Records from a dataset
•••••
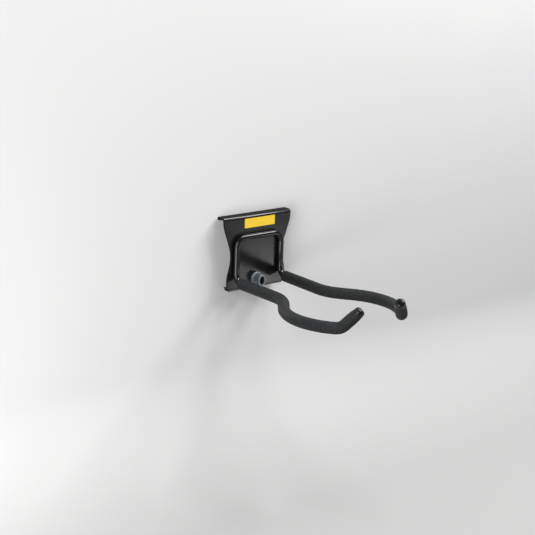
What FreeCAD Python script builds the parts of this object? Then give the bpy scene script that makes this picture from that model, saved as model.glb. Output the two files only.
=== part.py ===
"""Garage utility hook: a waisted sheet plate that hangs on a wall rail, with two sleeved rod arms.

Millimetres, +Z up, +X to the right of someone who faces the wall, +Y into the wall. The origin is on the
plate's back face, midway across and midway up the plate, where the plate lies against the rail.
"""

import FreeCAD, Part
import math
import os

Vector = FreeCAD.Vector

# Sheet plate
plate_height = 76.8
sheet_thickness = 2.3
sheet_bend_inside = 0.8
top_half_width = 40.6
waist_half_width = 31.4
foot_half_width = 35.6
shoulder_below_top = 2.5
waist_share_of_height = 0.543
foot_height = 9.8
upper_side_roundness = 0.476
lower_side_roundness = 0.963
foot_corner_height = 7.3
foot_corner_radius = 6.0
hook_depth = 12.8
hook_lip_drop = 3.9
hook_corner_radius = 1.2
bottom_flange_depth = 11.2
bottom_flange_half_width = 32.4
bottom_flange_corner_radius = 2.5

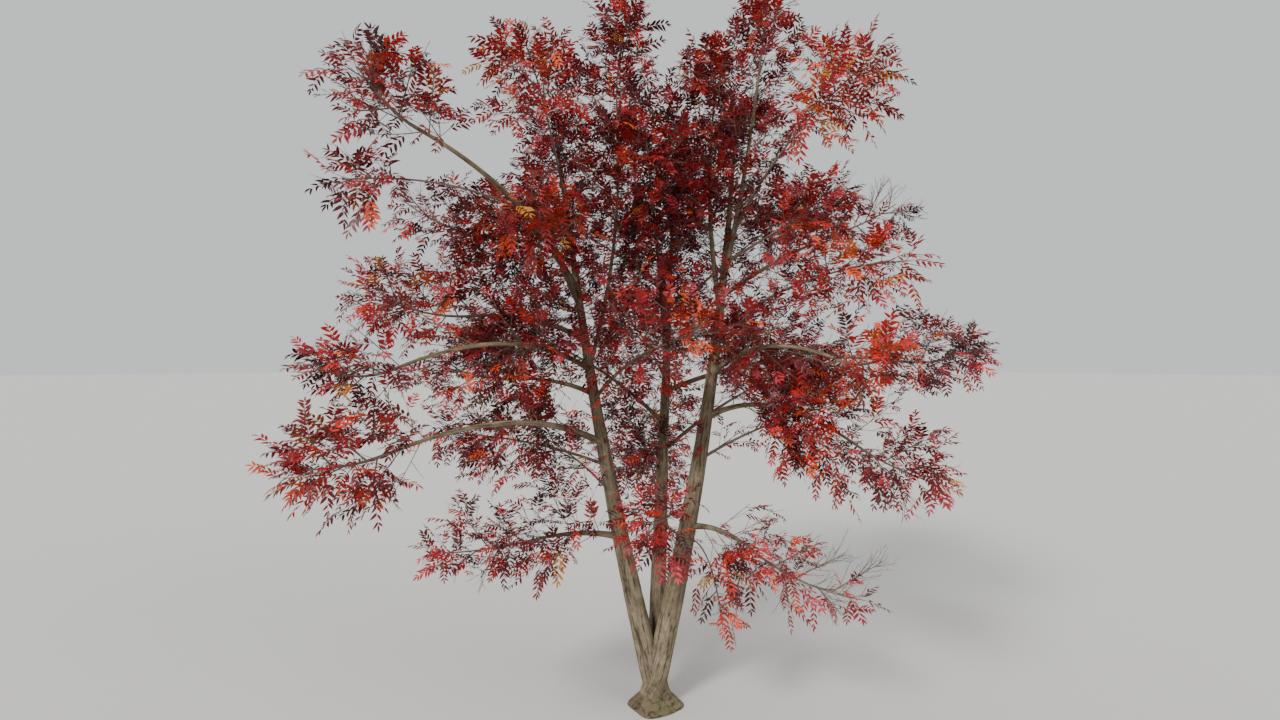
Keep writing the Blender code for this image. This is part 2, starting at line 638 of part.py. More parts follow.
def main():
    """Builds the whole tree under one empty."""
    clear_scene()
    tree = bpy.data.objects.new("sourwood_tree", None)
    bpy.context.scene.collection.objects.link(tree)
    limbs, stems = lay_out()
    built = [build_base([limbs[limb.name] for limb in LIMBS if limb.parent is None])]
    for limb in LIMBS:
        built.append(build_limb(limb, limbs[limb.name], limbs.get(limb.parent)))
    for number, mass in enumerate(MASSES):
        rng = np.random.default_rng(SEED + number)
        space = Space(mass, limbs, stems)
        built.append(build_mass(mass, stems[mass.name], limbs, space, rng))
    for obj in built:
        obj.parent = tree


main()
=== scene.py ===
"""Looks of a sourwood tree in autumn leaf: barked limbs, twigs and sprays of red leaves.

The limbs and the stem of every mass of foliage follow the same rule as the solids. Metres, +Z up.
"""

import json
from collections import namedtuple
from math import cos, pi, radians, sin

import bmesh
import bpy
import numpy as np
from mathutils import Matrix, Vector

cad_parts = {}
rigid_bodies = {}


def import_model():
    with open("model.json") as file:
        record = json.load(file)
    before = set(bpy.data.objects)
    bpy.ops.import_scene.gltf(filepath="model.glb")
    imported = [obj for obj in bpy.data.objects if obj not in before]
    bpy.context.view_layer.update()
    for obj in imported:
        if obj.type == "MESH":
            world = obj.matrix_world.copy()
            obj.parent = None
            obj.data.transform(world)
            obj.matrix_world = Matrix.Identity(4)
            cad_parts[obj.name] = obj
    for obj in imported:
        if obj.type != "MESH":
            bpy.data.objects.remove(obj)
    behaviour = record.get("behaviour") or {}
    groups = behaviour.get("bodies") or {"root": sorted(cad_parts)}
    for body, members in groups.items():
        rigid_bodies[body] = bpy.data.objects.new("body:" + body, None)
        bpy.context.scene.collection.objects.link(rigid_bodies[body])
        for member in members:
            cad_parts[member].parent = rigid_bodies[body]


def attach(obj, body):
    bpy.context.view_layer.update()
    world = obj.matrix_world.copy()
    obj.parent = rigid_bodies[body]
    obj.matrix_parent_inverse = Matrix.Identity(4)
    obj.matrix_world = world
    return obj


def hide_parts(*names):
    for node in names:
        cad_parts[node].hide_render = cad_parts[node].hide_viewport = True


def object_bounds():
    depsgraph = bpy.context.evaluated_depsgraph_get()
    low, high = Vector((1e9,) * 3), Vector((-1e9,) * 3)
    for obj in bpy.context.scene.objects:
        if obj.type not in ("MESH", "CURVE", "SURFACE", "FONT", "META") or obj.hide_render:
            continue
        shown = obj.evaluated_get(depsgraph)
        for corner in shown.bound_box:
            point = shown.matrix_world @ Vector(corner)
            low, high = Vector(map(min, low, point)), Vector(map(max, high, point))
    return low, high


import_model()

cad_low, cad_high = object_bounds()

# Root base: radii and heights of the flare, and the headings of its five roots in degrees. A root's
# rise and reach are shares of the flare's away from roots, and what a root adds to them.
FLARE_MIDDLE = (0.02, 0.03)
FLARE_WAIST = 0.265
WAIST_TAPER = 0.05
FLARE_SPREAD = 0.31
FLARE_HEIGHT = 0.15
FLARE_FADE = 1.4
ROOT_HEADINGS = (178, 252, 352, 62, 122)
ROOT_HALF_WIDTH = 24
ROOT_RISE, ROOT_REACH = (0.8, 0.55), (0.80, 0.28)
FOOT_TOP = 1.02
FOOT_CLOSES_AT = 0.80
FOOT_SIDES = 144
FOOT_RINGS = 110
RINGS_CROWD = 1.3

# How sharply the flare and the stems meet, and how many that reach equally far give no swelling
FOOT_BLEND = 34.0
FOOT_BLENDED = 1.8

# Limbs: the collar as a share of the radius and its run in radii, and the mesh steps on their bark
COLLAR = 0.30
COLLAR_RUN = 2.2
LIMB_ENTERS_AT = 0.80
RING_STEP = 0.034
SIDE_STEP = 0.020
LEAST_SIDES, MOST_SIDES = 14, 80

# Bark: ridges as width and length in millimetres and share of the height. A furrow's depth is a
# share of the limb's radius, up to a most, and lumps are shares of the radius too. Furrows wander
# by the drift, a share of the girth, over the drift's run.
BARK_RIDGES = ((46, 620, 0.55), (20, 260, 0.45))
FURROW_SHARE = 0.055
FURROW_MOST = 0.011
FURROW_STEEPNESS = 2.4
BARK_DRIFT, DRIFT_RUN = 0.10, 0.5
LIMB_LUMPS, LIMB_LUMP_RUN = 0.05, 0.7
FOOT_RIDGES = ((70, 150, 0.55), (32, 60, 0.45))
FOOT_GIRTH, FOOT_LENGTH = 2.2, 1.4
FOOT_FURROW = 0.013
FOOT_LUMPS, LUMPS_ROUND, LUMPS_UP = 0.03, 9, 7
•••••
**The exercise**
Give back exactly the material above from its opening line to the line bearing "bottom_flange_corner_radius = 2.5".

**Expected answer**
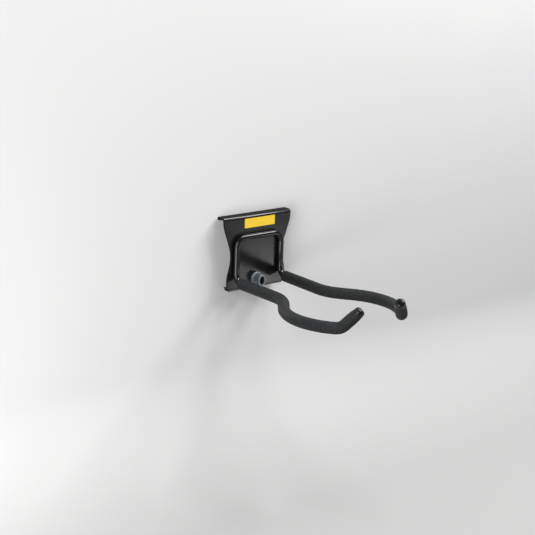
What FreeCAD Python script builds the parts of this object? Then give the bpy scene script that makes this picture from that model, saved as model.glb. Output the two files only.
=== part.py ===
"""Garage utility hook: a waisted sheet plate that hangs on a wall rail, with two sleeved rod arms.

Millimetres, +Z up, +X to the right of someone who faces the wall, +Y into the wall. The origin is on the
plate's back face, midway across and midway up the plate, where the plate lies against the rail.
"""

import FreeCAD, Part
import math
import os

Vector = FreeCAD.Vector

# Sheet plate
plate_height = 76.8
sheet_thickness = 2.3
sheet_bend_inside = 0.8
top_half_width = 40.6
waist_half_width = 31.4
foot_half_width = 35.6
shoulder_below_top = 2.5
waist_share_of_height = 0.543
foot_height = 9.8
upper_side_roundness = 0.476
lower_side_roundness = 0.963
foot_corner_height = 7.3
foot_corner_radius = 6.0
hook_depth = 12.8
hook_lip_drop = 3.9
hook_corner_radius = 1.2
bottom_flange_depth = 11.2
bottom_flange_half_width = 32.4
bottom_flange_corner_radius = 2.5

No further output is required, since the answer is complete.